Great Policy; No Follow-Through
February 15, 2012 Leave a comment
The best policy in the world won’t protect you without follow-through.
That’s the lesson of a decision by the Seventh Circuit Court of Appeals in a Wisconsin sexual harassment case, Equal Employment Opportunity Commission v. Management Hospitality of Racine, Inc., et al., No. 10-3247 (Jan. 9, 2012,).
The defendant, a company owned by Salauddin Janmohammed which operates 21 International House of Pancakes restaurants, had a “zero-tolerance” anti-harassment policy in place, anti-harassment training, and a policy of investigations of complaints.
What it didn’t have was follow-through. Or, in the words of the Court, “the policy and complaint mechanism were not reasonably effective in practice.”
According to the Court: “the presence of a sexual harassment policy is encouraged by Title VII [but] the mere creation of a sexual harassment policy will not shield a company from its responsibility to actively prevent sexual harassment in the workplace.”
The Court upheld an award of $105,000 to two teenage servers at an IHOP operated by the defendant in Racine. Katrina Shisler and Michelle Powell said they were sexually harassed in 2004 and 2005 by an IHOP assistant manager in violation of Title VII of the Civil Rights Act of 1964, 42 U.S.C. §§ 2000e et seq.

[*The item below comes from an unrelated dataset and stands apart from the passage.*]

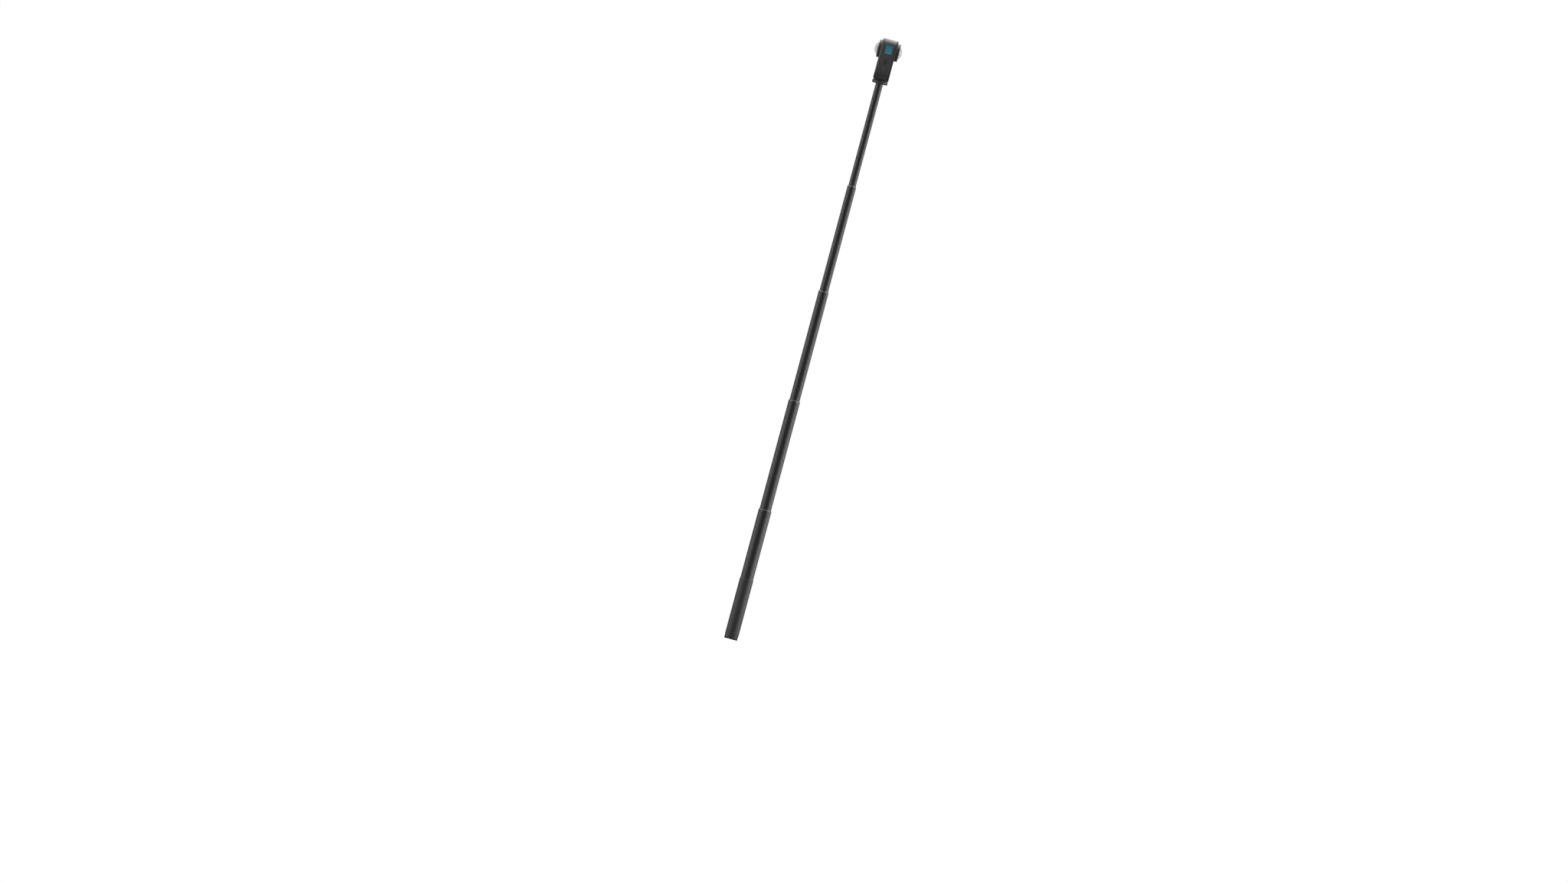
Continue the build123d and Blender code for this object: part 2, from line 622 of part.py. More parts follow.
for side_name, side, guard_h in (("front", -1, front_guard_h), ("rear", 1, rear_guard_h)):
    with BuildPart() as lens_guard:
        with BuildSketch(Plane.XZ):
            with BuildLine():
                Polyline(
                    (side * face_x, lens_z + dome_flange_r + seat_gap),
                    (side * face_x, lens_z + guard_r),
                    (side * (face_x + guard_h), lens_z + guard_r),
                    (side * (face_x + guard_h), lens_z + dome_skirt_r + seat_gap + guard_bevel),
                    (side * (face_x + guard_h - guard_bevel), lens_z + dome_skirt_r + seat_gap),
                    (side * (face_x + dome_flange_h + seat_gap), lens_z + dome_skirt_r + seat_gap),
                    (side * (face_x + dome_flange_h + seat_gap), lens_z + dome_flange_r + seat_gap),
                    close=True,
                )
            make_face()
        revolve(axis=lens_axis)
        widest_rims = lens_guard.edges().filter_by(GeomType.CIRCLE).group_by(SortBy.RADIUS)[-1]
        fillet(widest_rims.sort_by_distance((0, 0, lens_z))[-1], guard_edge)
    lens_guard.part.label = f"{side_name}_lens_guard"
    export_step(lens_guard.part, f"parts/{side_name}_lens_guard.step")

    with BuildPart() as lens_dome:
        with BuildSketch(Plane.XZ):
            with BuildLine():
                ThreePointArc((side * dome_reach, lens_z),
                              on_arc(dome_centre, dome_r, dome_half_angle, side),
                              (side * skirt_x, lens_z + dome_skirt_r))
                Polyline(
                    (side * skirt_x, lens_z + dome_skirt_r),
                    (side * (face_x + dome_flange_h), lens_z + dome_skirt_r),
                    (side * (face_x + dome_flange_h), lens_z + dome_flange_r),
                    (side * face_x, lens_z + dome_flange_r),
                    (side * face_x, lens_z + dome_bore_r),
                    (side * bore_x, lens_z + dome_bore_r),
                )
                ThreePointArc((side * bore_x, lens_z + dome_bore_r),
                              on_arc(dome_centre, inner_dome_r, dome_half_angle, side),
                              (side * (dome_reach - dome_wall), lens_z))
                Line((side * (dome_reach - dome_wall), lens_z), (side * dome_reach, lens_z))
            make_face()
        revolve(axis=lens_axis)
    lens_dome.part.label = f"{side_name}_lens_dome"
    export_step(lens_dome.part, f"parts/{side_name}_lens_dome.step")

    with BuildPart() as lens_barrel:
        with BuildSketch(Plane.XZ):
            with BuildLine():
                Polyline(
                    (side * sensor_x, lens_z),
                    (side * sensor_x, lens_z + barrel_r),
                    (side * neck_x, lens_z + barrel_r),
                    (side * neck_x, lens_z + barrel_neck_r),
                    (side * (element_x + bezel_h), lens_z + barrel_neck_r),
                    (side * (element_x + bezel_h), lens_z + element_r + bezel_h),
                    (side * element_x, lens_z + element_r + seat_gap),
                    (side * element_x, lens_z),
                    close=True,
                )
            make_face()
        revolve(axis=lens_axis)
    lens_barrel.part.label = f"{side_name}_lens_barrel"
    export_step(lens_barrel.part, f"parts/{side_name}_lens_barrel.step")

    with BuildPart() as lens_element:
        with BuildSketch(Plane.XZ):
            with BuildLine():
                ThreePointArc((side * (element_x + element_h), lens_z),
                              on_arc(element_centre, element_sphere_r, element_half_angle, side),
                              (side * element_x, lens_z + element_r))
                Polyline((side * element_x, lens_z + element_r), (side * element_x, lens_z),
                         (side * (element_x + element_h), lens_z))
            make_face()
        revolve(axis=lens_axis)
    lens_element.part.label = f"{side_name}_lens_element"
    export_step(lens_element.part, f"parts/{side_name}_lens_element.step")

    with BuildPart() as sensor_board:
        with BuildSketch(Plane.YZ.offset(side * bracket_t / 2)):
            with Locations((0, lens_z)):
                Rectangle(sensor_side, sensor_side)
        extrude(amount=side * sensor_t)
    sensor_board.part.label = f"{side_name}_sensor_board"
    export_step(sensor_board.part, f"parts/{side_name}_sensor_board.step")

# Bracket between the lens units, notched at the top for the shutter switch
cavity_roof_z = camera_z + camera_h - end_wall
shutter_lip_r = shutter_r + button_lip
shutter_room = free_gap + button_lip_t + button_travel + 2 * switch_body
with BuildPart() as lens_bracket:
    with BuildSketch(Plane.YZ.offset(-bracket_t / 2)):
        with Locations((0, camera_mid_z)):
            RectangleRounded(cavity_w, cavity_h, cavity_corner)
        with Locations((0, (bay_roof_z + cavity_roof_z) / 2)):
            Rectangle(cavity_w, cavity_roof_z - bay_roof_z, mode=Mode.INTERSECT)
        with Locations((0, cavity_roof_z - shutter_room / 2)):
            Rectangle(2 * (shutter_lip_r + free_gap), shutter_room, mode=Mode.SUBTRACT)
    extrude(amount=bracket_t)
lens_bracket.part.label = "lens_bracket"
export_step(lens_bracket.part, "parts/lens_bracket.step")

# Buttons, each with an inner lip that keeps it in
shutter_lip_top = cavity_roof_z - free_gap / 2
with BuildPart() as shutter_button:
    with BuildSketch(Plane.XY.offset(shutter_lip_top - button_lip_t)):
        Circle(shutter_lip_r)
    extrude(amount=button_lip_t)
    with BuildSketch(Plane.XY.offset(shutter_lip_top)):
        Circle(shutter_r)
    extrude(amount=camera_z + camera_h + button_proud - shutter_lip_top)
    chamfer(shutter_button.faces().sort_by(Axis.Z)[-1].edges(), button_proud)
shutter_button.part.label = "shutter_button"
export_step(shutter_button.part, "parts/shutter_button.step")

mode_lip_y = cavity_y - free_gap / 2
with BuildPart() as mode_button:
    with BuildSketch(Plane.XZ.offset(mode_lip_y - button_lip_t)):
        with Locations((0, mode_z)):
            SlotOverall(mode_h + 2 * button_lip, mode_w + 2 * button_lip, rotation=90)
    extrude(amount=button_lip_t)
    with BuildSketch(Plane.XZ.offset(mode_lip_y)):
        with Locations((0, mode_z)):
            SlotOverall(mode_h, mode_w, rotation=90)
    extrude(amount=camera_w / 2 + button_proud - mode_lip_y)
    chamfer(mode_button.faces().sort_by(Axis.Y)[0].edges(), button_proud)
mode_button.part.label = "mode_button"
export_step(mode_button.part, "parts/mode_button.step")

# Switches behind the buttons, seated on the bracket and in the cage
shutter_switch_z = cavity_roof_z - shutter_room
shutter_tip_z = shutter_lip_top - button_lip_t - button_travel - seat_gap
mode_switch_y = cavity_y - cage_depth + cage_wall
mode_tip_y = mode_lip_y - button_lip_t - button_travel - seat_gap
with BuildPart() as button_switches:
    with BuildSketch(Plane.XY.offset(shutter_switch_z)):
        Rectangle(switch_side, switch_side)
    extrude(amount=switch_body)
    with BuildSketch(Plane.XY.offset(shutter_switch_z + switch_body)):
        Circle(switch_side / 4)
    extrude(amount=shutter_tip_z - shutter_switch_z - switch_body)
    with BuildSketch(Plane.XZ.offset(mode_switch_y)):
        with Locations((0, mode_z)):
            Rectangle(switch_side, switch_side)
    extrude(amount=(mode_tip_y - mode_switch_y) / 2)
    with BuildSketch(Plane.XZ.offset((mode_tip_y + mode_switch_y) / 2)):
        with Locations((0, mode_z)):
            Circle(switch_side / 4)
    extrude(amount=(mode_tip_y - mode_switch_y) / 2)
button_switches.part.label = "button_switches"
export_step(button_switches.part, "parts/button_switches.step")

# Battery
with BuildPart() as battery:
    with BuildSketch(Plane.XZ.offset(-battery_y)):
        with Locations((0, bay_mid_z)):
            RectangleRounded(battery_t, battery_h, battery_edge)
    extrude(amount=-battery_l)
battery.part.label = "battery"
export_step(battery.part, "parts/battery.step")

# Battery door, rounded about its hinge, with the latch's pocket and channel
pocket_foot_z = latch_foot_z - free_gap
with BuildPart() as battery_door:
    with BuildSketch(Plane.YZ.offset(-door_w / 2)):
        with BuildLine():
            Line((camera_w / 2, hinge_z), (camera_w / 2, door_head_z))
            Line((camera_w / 2, door_head_z), (door_y, door_head_z))
            Line((door_y, door_head_z), (door_y, hinge_z))
            ThreePointArc((door_y, hinge_z), (hinge_y, hinge_z - door_t / 2),
                          (camera_w / 2, hinge_z))
        make_face()
    extrude(amount=door_w)
    with BuildSketch(Plane.YZ.offset(-door_w / 2)):
        with Locations((hinge_y, hinge_z)):
            Circle(hinge_pin_r + run_fit)
    extrude(amount=door_w, mode=Mode.SUBTRACT)
    with BuildSketch(Plane.XZ.offset(-camera_w / 2)):
        with Locations((0, (pocket_foot_z + slot_top_z) / 2)):
            Rectangle(latch_w + 2 * free_gap, slot_top_z - pocket_foot_z)
    extrude(amount=camera_w / 2 - latch_y + free_gap / 2, mode=Mode.SUBTRACT)
    with BuildSketch(Plane.XZ.offset(-door_y)):
        with Locations((0, (pocket_foot_z + door_head_z) / 2)):
            Rectangle(tongue_w + 2 * free_gap, door_head_z - pocket_foot_z)
    extrude(amount=-(latch_y - door_y + free_gap / 2), mode=Mode.SUBTRACT)
battery_door.part.label = "battery_door"
export_step(battery_door.part, "parts/battery_door.step")

with BuildPart() as door_pin:
    with BuildSketch(Plane.YZ):
        with Locations((hinge_y, hinge_z)):
            Circle(hinge_pin_r)
    extrude(amount=door_w / 2 + free_gap + hinge_pin_bite, both=True)
door_pin.part.label = "door_pin"
export_step(door_pin.part, "parts/door_pin.step")

# Latch: a ribbed thumb plate with a tongue that locks into the frame
with BuildPart() as door_latch:
    with BuildSketch(Plane.XZ.offset(-latch_y)):
        with Locations((0, latch_mid_z)):
            Rectangle(latch_w, latch_h)
    extrude(amount=-latch_t)
    with BuildSketch(Plane.XZ.offset(-tongue_y)):
        with Locations((0, (latch_foot_z + door_head_z - seat_gap) / 2)):
            Rectangle(tongue_w, door_head_z - seat_gap - latch_foot_z)
    extrude(amount=-tongue_t)
    with BuildSketch(Plane.XZ.offset(-latch_y - latch_t)):
        with Locations((0, latch_mid_z)):
            with GridLocations(0, latch_rib_pitch, 1, 3):
                Rectangle(latch_w - 2 * latch_rib_margin, latch_rib)
    extrude(amount=latch_rib, mode=Mode.SUBTRACT)
door_latch.part.label = "door_latch"
export_step(door_latch.part, "parts/door_latch.step")

with BuildPart() as door_seal:
    with BuildSketch(Plane.XZ.offset(-ledge_y)):
        with Locations((0, bay_mid_z)):
            Rectangle(bay_t + 2 * door_seal_band, bay_h + 2 * door_seal_band)
            Rectangle(bay_t, bay_h, mode=Mode.SUBTRACT)
    extrude(amount=-door_seal_t)
door_seal.part.label = "door_seal"
export_step(door_seal.part, "parts/door_seal.step")

# Main board on the bay's front wall, with its chips and screws
board_x = -bay_t / 2 - bay_wall
board_h = bay_roof_z - camera_z - board_foot
board_w = cavity_w - 2 * board_margin
screw_y = (bay_y + board_screw_back, cavity_y - board_screw_front)
screw_z = (bay_foot + board_screw_inset, bay_foot + bay_h - board_screw_inset)
chip_y = ((screw_y[0] - board_w / 2) / 2, (screw_y[0] + screw_y[1]) / 2)
screw_spots = [(y, z) for y in screw_y for z in screw_z]
with BuildPart() as main_board:
    with BuildSketch(Plane.YZ.offset(board_x)):
        with Locations((0, camera_z + board_foot + board_h / 2)):
            Rectangle(board_w, board_h)
    extrude(amount=-board_t)
    with BuildSketch(Plane.YZ.offset(board_x - board_t)):
        with Locations(*[(y, camera_z + board_foot + board_h / 2) for y in chip_y]):
            Rectangle(chip_w, chip_h)
    extrude(amount=-chip_t)
    with BuildSketch(Plane.YZ.offset(board_x)):
        with Locations(*screw_spots):
            Circle(board_screw_r + seat_gap)
    extrude(amount=-board_t, mode=Mode.SUBTRACT)
main_board.part.label = "main_board"
export_step(main_board.part, "parts/main_board.step")

board_face_x = board_x - board_t
with BuildPart() as board_screws:
    with BuildSketch(Plane.YZ.offset(board_face_x)):
        with Locations(*screw_spots):
            Circle(board_screw_head_r)
    extrude(amount=-board_screw_head_h)
    with BuildSketch(Plane.YZ.offset(board_face_x)):
        with Locations(*screw_spots):
            Circle(board_screw_r)
    extrude(amount=board_t)
board_screws.part.label = "board_screws"
export_step(board_screws.part, "parts/board_screws.step")

# Speaker on the inside of the front cover, beside the lens unit
with BuildPart() as speaker:
    with BuildSketch(Plane.YZ.offset(-inner_x)):
        with Locations((speaker_inset - cavity_y, lens_z - speaker_drop)):
            Rectangle(speaker_w, speaker_h)
    extrude(amount=speaker_t)
speaker.part.label = "speaker"
export_step(speaker.part, "parts/speaker.step")

# Brass insert that takes the stud
with BuildPart() as tripod_insert:
    with BuildSketch(Plane.XY.offset(camera_z)):
        Circle(insert_r)
        Circle(thread_r, mode=Mode.SUBTRACT)
    extrude(amount=insert_depth)
tripod_insert.part.label = "tripod_insert"
export_step(tripod_insert.part, "parts/tripod_insert.step")
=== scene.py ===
"""Looks, light and view of a telescoping extension pole with a two-lens camera on its head.

Lengths are metres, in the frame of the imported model: the pole runs up +Z from its base end, and
the camera on its head looks along +X and -X.
"""
import json
from math import pi, radians, sqrt

import bmesh
import bpy
from mathutils import Matrix, Vector


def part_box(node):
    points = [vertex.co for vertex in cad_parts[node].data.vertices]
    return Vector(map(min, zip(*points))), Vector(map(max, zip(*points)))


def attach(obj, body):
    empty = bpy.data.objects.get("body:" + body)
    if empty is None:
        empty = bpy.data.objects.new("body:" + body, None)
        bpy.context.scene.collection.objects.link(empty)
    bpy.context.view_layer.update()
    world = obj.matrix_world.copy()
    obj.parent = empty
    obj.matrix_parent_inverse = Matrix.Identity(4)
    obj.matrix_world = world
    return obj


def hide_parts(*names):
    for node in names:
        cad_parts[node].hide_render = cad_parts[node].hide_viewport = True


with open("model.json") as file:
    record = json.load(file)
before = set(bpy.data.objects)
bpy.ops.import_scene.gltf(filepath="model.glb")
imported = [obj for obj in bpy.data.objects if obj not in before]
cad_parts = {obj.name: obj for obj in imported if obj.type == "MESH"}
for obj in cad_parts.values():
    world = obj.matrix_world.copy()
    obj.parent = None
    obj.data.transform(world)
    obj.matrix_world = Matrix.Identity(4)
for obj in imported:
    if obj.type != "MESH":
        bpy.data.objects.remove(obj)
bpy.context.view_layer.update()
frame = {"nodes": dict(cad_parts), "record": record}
nodes = frame["nodes"]
casing_low, casing_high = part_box("mid_frame")  # corners of the camera's casing

MM = 0.001
SHARP_ANGLE = radians(40)
FLAT_ANGLE = radians(0.5)
MERGE_GAP = 1e-7
AREA_WEIGHT = 100                             # how much large faces rule the normals beside them

# Sockets of a Mix node that is set to colours
MIX_FACTOR = 0
MIX_LOW = 6
MIX_HIGH = 7
MIX_RESULT = 2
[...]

Normally, an employer can advance the so-called Faragher/Ellerth affirmative defense in a Title VII case sexual harassment claim involving a hostile work environment. This allows the employer to escape liability for damages if:
(a) it “exercised reasonable care to prevent and correct promptly any sexually harassing behavior,” and
(b) “the plaintiff employee unreasonably failed to take advantage of any protective or corrective opportunities provided by the employer or to avoid harm otherwise.”
The Court said the Faragher/Ellerth affirmative defense was not available to the Management Hospitality because both teens had complained to managers about sexual harassment and the managers did nothing. The company did not begin investigating until a private investigator hired by an attorney for one of the teenager began asking questions.
The Court said a rational jury could have found that the sexual harassment occurred “every shift,” was “highly offensive,” and included “physical touching.”
The Court said a rational jury also could conclude that the employer failed to follow its own policies by discouraging employees from reporting complaints, providing inadequate anti-harassment training to supervisors, and failing to “promptly” investigate the complaints.
The EEOC filed suit on behalf of the two teenaged servers. A jury awarded one of the servers $1,000 in compensatory damages and the other $4,000 in compensatory damages and $100,000 in punitive damages.